Employment law perspectives: The Illinois Pregnancy Accommodation Act effective Jan. 1, 2015
On Jan. 1, 2015, The Illinois Pregnancy Accommodation Act went into effect. The Pregnancy Accommodation Act amended the Illinois Human Rights Act; and by including pregnancy among the defined protected classes, Illinois is among the few states that have expanded the scope of its civil rights protection laws directly to pregnant women. Under the new Illinois Human Rights Act, individuals will be protected from unlawful discrimination based on race, color, religion, sex, national origin, ancestry, age, order of protection status, marital status, physical or mental disability, military status, sexual orientation, pregnancy, or unfavorable discharge from military service.
The text of the Illinois Pregnancy Accommodation Act can be found here.
The Illinois Human Rights Act now protects women who are pregnant, or have recently given birth, from civil rights violations in the workplace. Under the Illinois Human Rights Act, as amended by the Pregnancy Accommodation Act, it is a civil rights violation for an employer to:
- not make reasonable accommodations, if so requested, to an employee for “conditions related to pregnancy, childbirth, or related medical conditions,” unless the employer can demonstrate the accommodation would impose an undue hardship on the employer;
- require a job applicant or employee to accept an accommodation that the applicant or employee chooses not to accept;
- require an employee to take leave if another reasonable accommodation can be provided;
- retaliate against an applicant or employee for requesting an accommodation; or
- fail to reinstate an employee affected by pregnancy, childbirth or common related conditions, to her original, or an equivalent job, with equivalent pay and benefits upon her signifying her intent to return, or when her need for reasonable accommodation ceases, absent proof of an undue hardship on the employer’s business.
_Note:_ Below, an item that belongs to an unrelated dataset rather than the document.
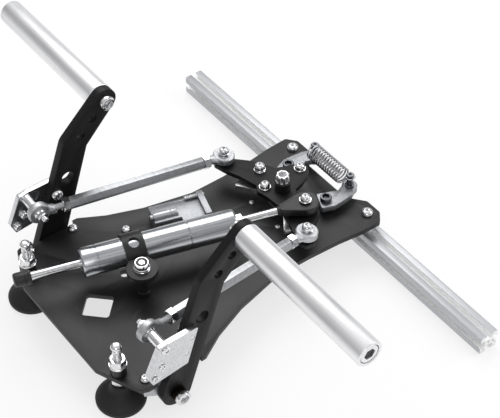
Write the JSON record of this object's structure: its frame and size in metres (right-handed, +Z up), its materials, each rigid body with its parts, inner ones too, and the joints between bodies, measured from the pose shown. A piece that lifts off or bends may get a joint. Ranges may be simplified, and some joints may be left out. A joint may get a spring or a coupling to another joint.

The Illinois Human Rights Act applies to employers with 15 or more employees within Illinois during 20 or more calendar weeks in the year preceding an alleged violation. However, the new Pregnancy Accommodation Act applies to any person employing one or more employees at the time a complaint is made. Also, the Pregnancy Accommodation Act applies not only to full-time employees, but also to part-time and probationary employees “affected by pregnancy, childbirth or medical or common conditions related to pregnancy or childbirth.” Employers must post a notice approved by the Illinois Department of Human Rights, or include a statement in any handbook summarizing the requirements of the Illinois Human Rights Act and information pertaining to the filing of a charge.
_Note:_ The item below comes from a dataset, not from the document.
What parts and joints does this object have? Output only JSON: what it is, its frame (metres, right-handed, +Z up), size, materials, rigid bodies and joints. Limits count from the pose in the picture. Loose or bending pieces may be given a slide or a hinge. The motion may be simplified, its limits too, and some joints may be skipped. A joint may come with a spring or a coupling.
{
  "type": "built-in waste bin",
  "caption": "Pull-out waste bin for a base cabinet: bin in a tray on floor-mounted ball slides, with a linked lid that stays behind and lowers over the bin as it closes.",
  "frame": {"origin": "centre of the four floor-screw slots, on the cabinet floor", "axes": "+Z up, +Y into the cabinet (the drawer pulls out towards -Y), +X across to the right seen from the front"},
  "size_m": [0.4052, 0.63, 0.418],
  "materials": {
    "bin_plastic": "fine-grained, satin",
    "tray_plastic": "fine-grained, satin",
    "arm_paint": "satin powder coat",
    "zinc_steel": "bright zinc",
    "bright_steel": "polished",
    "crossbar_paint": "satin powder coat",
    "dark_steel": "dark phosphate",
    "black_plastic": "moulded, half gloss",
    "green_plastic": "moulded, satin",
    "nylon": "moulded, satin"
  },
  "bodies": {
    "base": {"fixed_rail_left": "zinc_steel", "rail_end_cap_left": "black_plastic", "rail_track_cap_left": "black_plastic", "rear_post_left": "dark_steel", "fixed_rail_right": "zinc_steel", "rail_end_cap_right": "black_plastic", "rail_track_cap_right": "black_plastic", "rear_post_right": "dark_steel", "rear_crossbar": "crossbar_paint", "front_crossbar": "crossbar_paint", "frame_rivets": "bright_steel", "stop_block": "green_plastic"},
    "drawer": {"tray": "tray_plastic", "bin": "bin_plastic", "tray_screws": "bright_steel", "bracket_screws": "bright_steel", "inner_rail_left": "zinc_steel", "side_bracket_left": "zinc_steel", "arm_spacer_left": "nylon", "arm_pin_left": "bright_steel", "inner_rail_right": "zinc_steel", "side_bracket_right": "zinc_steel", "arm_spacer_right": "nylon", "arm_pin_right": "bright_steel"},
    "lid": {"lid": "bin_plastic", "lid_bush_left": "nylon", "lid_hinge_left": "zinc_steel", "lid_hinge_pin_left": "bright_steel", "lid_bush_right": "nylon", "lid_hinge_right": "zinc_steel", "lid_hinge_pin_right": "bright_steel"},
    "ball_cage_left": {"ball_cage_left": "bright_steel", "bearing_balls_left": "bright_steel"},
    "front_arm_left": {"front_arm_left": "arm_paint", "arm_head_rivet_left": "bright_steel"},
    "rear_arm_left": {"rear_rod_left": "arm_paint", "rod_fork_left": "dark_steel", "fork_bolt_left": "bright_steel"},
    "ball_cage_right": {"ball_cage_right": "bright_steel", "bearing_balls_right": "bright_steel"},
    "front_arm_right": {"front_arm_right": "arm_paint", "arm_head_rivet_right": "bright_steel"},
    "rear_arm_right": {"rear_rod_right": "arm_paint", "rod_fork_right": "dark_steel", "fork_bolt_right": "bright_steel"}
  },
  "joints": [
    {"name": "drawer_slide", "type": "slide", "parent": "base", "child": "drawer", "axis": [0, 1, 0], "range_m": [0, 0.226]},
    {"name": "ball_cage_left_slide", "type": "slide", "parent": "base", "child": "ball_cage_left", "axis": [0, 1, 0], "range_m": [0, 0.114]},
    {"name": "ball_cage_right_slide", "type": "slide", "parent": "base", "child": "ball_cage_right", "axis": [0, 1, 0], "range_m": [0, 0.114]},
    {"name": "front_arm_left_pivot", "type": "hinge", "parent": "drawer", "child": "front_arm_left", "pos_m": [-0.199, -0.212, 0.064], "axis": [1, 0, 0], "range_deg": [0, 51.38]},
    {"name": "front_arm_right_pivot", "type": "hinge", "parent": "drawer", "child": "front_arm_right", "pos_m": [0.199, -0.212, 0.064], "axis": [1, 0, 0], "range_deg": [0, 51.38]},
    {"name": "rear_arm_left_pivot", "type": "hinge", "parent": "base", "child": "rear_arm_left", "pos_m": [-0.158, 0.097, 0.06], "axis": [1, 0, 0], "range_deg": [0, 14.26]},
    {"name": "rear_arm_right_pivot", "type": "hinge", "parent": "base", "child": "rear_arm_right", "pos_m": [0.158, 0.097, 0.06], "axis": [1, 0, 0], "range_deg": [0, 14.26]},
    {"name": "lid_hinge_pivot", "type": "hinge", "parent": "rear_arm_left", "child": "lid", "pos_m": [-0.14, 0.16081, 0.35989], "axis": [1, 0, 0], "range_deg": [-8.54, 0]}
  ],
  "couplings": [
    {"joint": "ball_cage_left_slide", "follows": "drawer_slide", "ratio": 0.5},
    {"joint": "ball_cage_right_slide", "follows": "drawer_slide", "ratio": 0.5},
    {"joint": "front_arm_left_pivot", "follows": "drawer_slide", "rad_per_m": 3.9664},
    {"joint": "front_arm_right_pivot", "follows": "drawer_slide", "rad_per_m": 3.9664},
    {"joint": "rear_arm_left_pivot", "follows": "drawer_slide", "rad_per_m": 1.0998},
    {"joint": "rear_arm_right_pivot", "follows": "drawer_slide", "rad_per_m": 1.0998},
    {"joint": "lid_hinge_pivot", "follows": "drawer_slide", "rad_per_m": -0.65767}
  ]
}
At this early date in enforcement, it is unclear how the new Illinois law will interact with existing federal laws that already protect against pregnancy discrimination and the recently expanded EEOC Enforcement on Pregnancy Discrimination and Related Issues (the Guidance). The Guidance supersedes the EEOC’s prior guidance, which was last updated in 1983. The EEOC’s July 2014 Guidance covers the wide ranging landscape of federal workplace laws touching on pregnancy and related conditions, including the Pregnancy Discrimination Act (PDA), the Americans with Disabilities Act (ADA), the Genetic Information Nondiscrimination Act (GINA), the Affordable Care Act (ACA), the Family and Medical Leave Act (FMLA), and Executive Order 13152, which prohibits discrimination in federal employment based on parental status. The Guidance is intended to provide the EEOC’s definitive statement on pregnancy discrimination and its mission is clearly to establish that pregnant employees are entitled to accommodation under both the PDA and the ADA.
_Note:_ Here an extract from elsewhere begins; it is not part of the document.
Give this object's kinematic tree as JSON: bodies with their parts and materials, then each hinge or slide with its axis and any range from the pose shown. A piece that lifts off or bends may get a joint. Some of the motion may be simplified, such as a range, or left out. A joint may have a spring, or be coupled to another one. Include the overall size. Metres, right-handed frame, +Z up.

The EEOC Guidance does not have the force and effect of law, but is often considered persuasive in litigation. In light of the new Illinois Pregnancy Accommodation Act requirements, employers should review their policies and practices to ensure they are compliant with all applicable laws, federal, state and local laws, taking the EEOC Guidance into account. Employers at a minimum should:
- Respond to pregnancy discrimination complaints very seriously and protect all employees who complain about retaliation.
- Review and update all anti-discrimination, benefits, leave of absence, light duty, and accommodation policies to be consistent with the law.
- Train all necessary staff, including managers and human resources professionals, on the new rights and responsibilities under the Illinois Pregnancy Discrimination Act, PDA, the ADA, and other federal, state and local laws that bear on pregnancy, the duty to accommodate restrictions related to pregnancy, childbirth, and lactation.
- Focus on qualifications for the job rather than planned pregnancy, pregnancy, recent pregnancy, or caregiver status, of the applicant or employee, when making employment decisions.
- Document all business reasons for employment actions.
- If any policies or practices conflict with existing law or the new EEOC Guidance, consult with legal counsel to evaluate the appropriate course of action.